Performance Classifications

• Commercial Grade: 50,000 cycles, ΔR < 25%
• Industrial Grade: 100,000 cycles, ΔR < 15%
• Automotive Grade: 250,000+ cycles, ΔR < 10%

Selection Recommendations

Application-Specific Guidelines

High-Frequency Testing (>1GHz)

• Prioritize minimal wipe designs to maintain impedance control
• Select low-loss dielectric materials (εr < 3.5)
• Verify return loss >20dB through required frequency range

High-Current Applications (>3A/contact)

• Require multi-point contact designs for current sharing
• Specify thicker gold plating (>1.0μm)
• Validate thermal performance with IR imaging

High-Temperature Environments (>125°C)

• Select high-temperature insulators (PEEK, LCP)
• Verify contact spring relaxation resistance
• Require extended thermal cycling validation data

Supplier Evaluation Criteria

Technical Capabilities

• Design simulation expertise (FEA, thermal modeling)
• Material science competency (metallurgy, polymer science)
• Test methodology comprehensiveness

Quality Systems

• ISO 9001/ IATF 16949 certification
• Statistical process control implementation
• Traceability and lot control procedures

Support Services

• Application engineering support
• Failure analysis capabilities
• Custom design responsiveness

Conclusion

The self-cleaning contact mechanism represents a critical engineering solution for maintaining stable contact resistance in IC test and aging sockets.
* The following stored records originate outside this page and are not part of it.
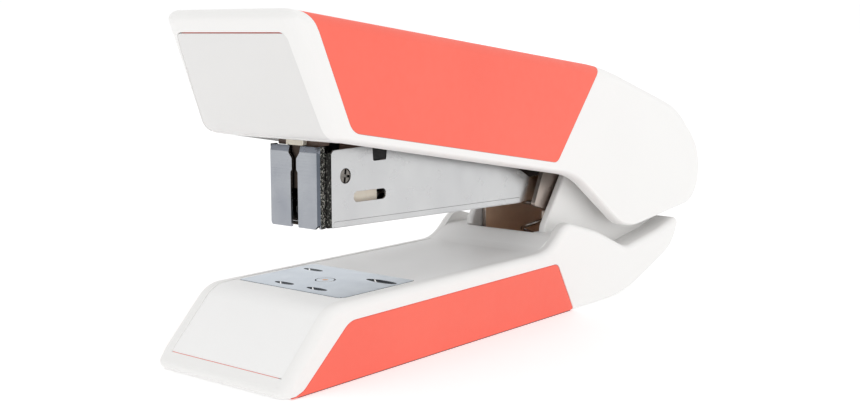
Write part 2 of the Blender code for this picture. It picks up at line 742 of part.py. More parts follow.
def handle_yoke():
    """The steel yoke screwed under the handle's top, hung on the handle pin."""
    yoke = slab("handle_yoke", yoke_outline(), -YOKE_OUT, YOKE_OUT, "dark_steel")
    inside = [(80.0, 20.0), (140.0, 20.0), (140.0, yoke_top(140.0) - 1.0), (80.0, yoke_top(80.0) - 1.0)]
    cut(yoke, slab("inside", inside, -YOKE_IN, YOKE_IN))
    cut(yoke, pin_y("handle_hole", HANDLE_X, HANDLE_Z, -20.0, 20.0, HANDLE_PIN_R + 0.15))
    cut(yoke, pin_y("roller_hole", ROLLER_X, ROLLER_Z, -20.0, 20.0, 1.2))
    for x in YOKE_SCREWS:
        cut(yoke, pin_z("screw_hole", x, 0.0, 50.0, 65.0, 1.6, sides=12))
    return yoke


def press_roller():
    """The cross pin with a thick middle that presses the drive arm down."""
    roller = pin_y("press_roller", ROLLER_X, ROLLER_Z, -8.5, 8.5, 1.0, sides=16)
    return join(roller, pin_y("barrel", ROLLER_X, ROLLER_Z, -6.9, 6.9, 2.0, sides=20))


def handle_pin():
    return pin_y("handle_pin", HANDLE_X, HANDLE_Z, -8.6, 8.6, HANDLE_PIN_R)


# ---------------------------------------------------------------- assembly

def gather(name, x, z, pieces):
    """Hang pieces from an empty that stands on their joint's axis."""
    axis = bpy.data.objects.new(name, None)
    axis.location = point(x, 0.0, z)
    bpy.context.scene.collection.objects.link(axis)
    bpy.context.view_layer.update()
    for piece in pieces:
        piece.parent = axis
        piece.matrix_parent_inverse = axis.matrix_world.inverted()
    return axis


def smooth(piece):
    if piece.type == "MESH":
        piece.data.shade_smooth()
        piece.data.set_sharp_from_angle(angle=radians(35.0))


def build():
    clear_scene()
    shell = base_shell()
    add_cheeks(shell)
    mirrored_pair(base_inlay)
    base_deck()
    base_sole()
    base_bracket()
    screw("bracket_screw_front", BASE_SCREWS[0], 0.0, 11.8, 4.0)
    screw("bracket_screw_rear", BASE_SCREWS[1], 0.0, 11.8, 7.4)
    hinge_pin()
    hinge_clip()
    mirrored_pair(hinge_washer)
    lift_top = sloped(LIFT_SPRING_X, NOSE_Z) - 1.0
    coil("lift_spring", (LIFT_SPRING_X, 0.0), 3.6, 0.9, 12.4, lift_top, 5)

    anvil = [anvil_plate(), anvil_stem()]
    gather("anvil_axis", ANVIL_X, ANVIL_TOP, anvil)

    feed = [pusher()]
    feed_spring = coil("pusher_spring", (0.0, ROD_Z), 1.75, 0.5, 36.6, 96.2, 16, "X")
    magazine = [magazine_body(), staple_rail(), pusher_rod(), feed_spring]
    return_spring = coil("return_spring", (RETURN_SPRING_X, 0.0), 3.4, 0.7, 40.5, 48.0, 3)
    frame = [driver_frame(), nose_spacer(), stop_bumper(), handle_pin(), return_spring]
    arm = [drive_arm()]
    blade = [driver_blade(), blade_holder()]
    handle = [handle_shell(), handle_grip(), nose_panel(), handle_yoke(), press_roller()]
    for label, x, sink in zip(("front", "rear"), YOKE_SCREWS, (1.6, 1.8)):
        handle.append(screw("yoke_screw_" + label, x, 0.0, yoke_top(x) - sink, yoke_top(x) + 2.2))

    magazine_axis = gather("magazine_axis", HINGE_X, HINGE_Z, magazine)
    frame_axis = gather("frame_axis", HINGE_X, HINGE_Z, frame)
    feed_axis = gather("feed_axis", NOSE_X, ROD_Z, feed)
    arm_axis = gather("arm_axis", HINGE_X, HINGE_Z, arm)
    blade_axis = gather("blade_axis", 23.4, NOSE_Z, blade)
    handle_axis = gather("handle_axis", HANDLE_X, HANDLE_Z, handle)
    for child, parent in ((frame_axis, magazine_axis), (feed_axis, magazine_axis), (arm_axis, frame_axis),
                          (blade_axis, frame_axis), (handle_axis, frame_axis)):
        child.parent = parent
        child.matrix_parent_inverse = parent.matrix_world.inverted()

    for piece in bpy.data.objects:
        smooth(piece)


build()
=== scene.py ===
"""Half-strip desk stapler: the finished look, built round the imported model.

Side-view sizes are in millimetres: x runs back from the toe of the base, z up from the table.
y runs across the stapler from its middle plane. The nose points to -X.
"""

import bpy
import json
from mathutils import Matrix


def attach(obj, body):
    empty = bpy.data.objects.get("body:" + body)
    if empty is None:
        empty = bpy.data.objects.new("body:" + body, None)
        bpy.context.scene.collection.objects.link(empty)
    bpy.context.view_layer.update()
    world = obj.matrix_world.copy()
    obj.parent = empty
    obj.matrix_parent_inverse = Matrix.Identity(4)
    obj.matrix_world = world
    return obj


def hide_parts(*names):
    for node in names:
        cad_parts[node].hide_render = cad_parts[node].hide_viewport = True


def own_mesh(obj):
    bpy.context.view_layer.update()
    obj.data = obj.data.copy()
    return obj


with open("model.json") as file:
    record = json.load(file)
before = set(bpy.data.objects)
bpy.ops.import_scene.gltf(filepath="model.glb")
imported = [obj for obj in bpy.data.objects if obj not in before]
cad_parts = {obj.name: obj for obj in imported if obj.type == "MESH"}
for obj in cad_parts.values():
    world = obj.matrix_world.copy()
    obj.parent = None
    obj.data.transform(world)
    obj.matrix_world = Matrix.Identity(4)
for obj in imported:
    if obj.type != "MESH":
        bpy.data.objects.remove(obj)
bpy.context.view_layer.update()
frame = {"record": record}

import json
from math import acos, ceil, cos, degrees, pi, radians, sin, tan

import bmesh
import bpy
from mathutils import Matrix, Vector

MM = 0.001
LENGTH = 170.7
THROUGH = 20.0
STEP = 4.0
PIN_PLAY = 0.15
SEAM = 0.06
SOFT_FROM = 40.0
SOFT_TO = 100.0
HALF = 38.5 / 2

# Hinges
HINGE_X = 141.0
HINGE_Z = 43.0
HINGE_R = 2.0

# Base
SOLE_GAP = 0.2
RIM_Z = 16.6
PANEL_HALF = 16.5
DECK_DROP = 0.15
FRONT_SHIFT = -0.9
BAY_HALF = 10.4
BAY_FLOOR = 10.0
SHELF_Z = 20.0
CHEEK_IN = 10.5
CHEEK_OUT = 12.6
BASE_ROUND = 2.2
BASE_REACH = 2.2
BASE_REAR = 0.65
BASE_SCREWS = (103.0, 135.0)
BASE_SCREW_R = 1.75
BASE_UNDER = 0.2
BAY_FRONT = 97.0
BAY_REAR = 141.0
COVER_FOOT = 4.2
COVER_THICK = 1.2
INLAY_THICK = 0.85
HOLLOW_HALF = 16.4
LIFT_SPRING_Z = 12.4
LIFT_SPRING_X = 113.0
STEM_HOLE_R = 2.6

# Anvil
ANVIL_X = 31.75
ANVIL_LONG = 22.4
ANVIL_WIDE = 30.6
ANVIL_BOTTOM = 15.85
ANVIL_TOP = 16.55
ANVIL_REAR_MORE = 0.8
POCKET_DEPTH = 0.6
RIB_HALF = 0.13
RIB_TURN = 0.83
# The forming pockets, each as x, y, width and length
POCKETS = ((23.8, 4.6, 2.5, 5.6), (23.8, -5.2, 2.5, 5.8), (38.3, 10.2, 2.5, 5.8), (38.2, -10.6, 3.3, 8.6))

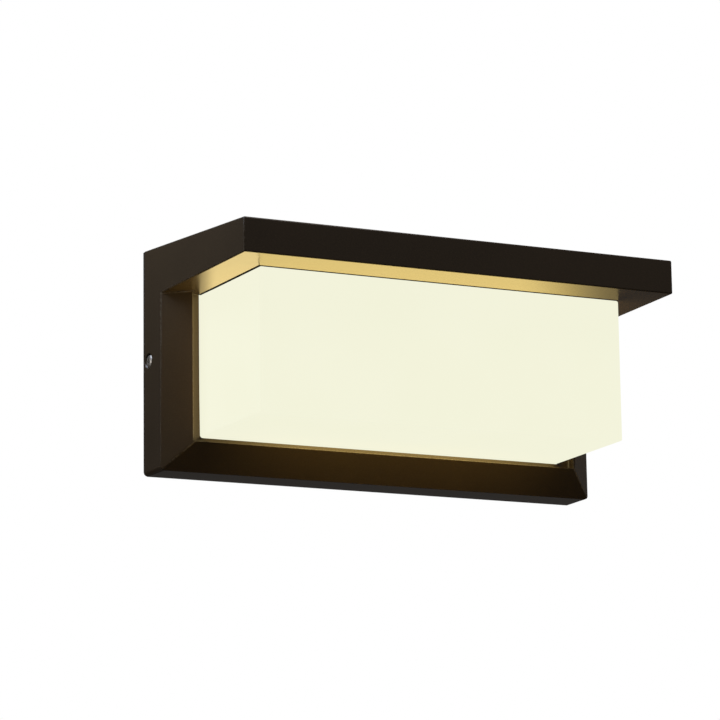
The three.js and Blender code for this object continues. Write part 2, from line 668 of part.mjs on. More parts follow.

Through controlled wiping action and optimized material selection, modern socket designs can reliably achieve >100,000 insertion cycles while maintaining contact resistance stability within 15% of initial values. Implementation success requires careful matching of socket design to specific application requirements, with particular attention to current carrying capacity, frequency performance, and environmental conditions. As IC technologies continue advancing toward higher pin counts, finer pitches, and more demanding performance requirements, the importance of robust, self-maintaining contact systems will only increase, making thoughtful socket selection an essential component of test system design and procurement strategy.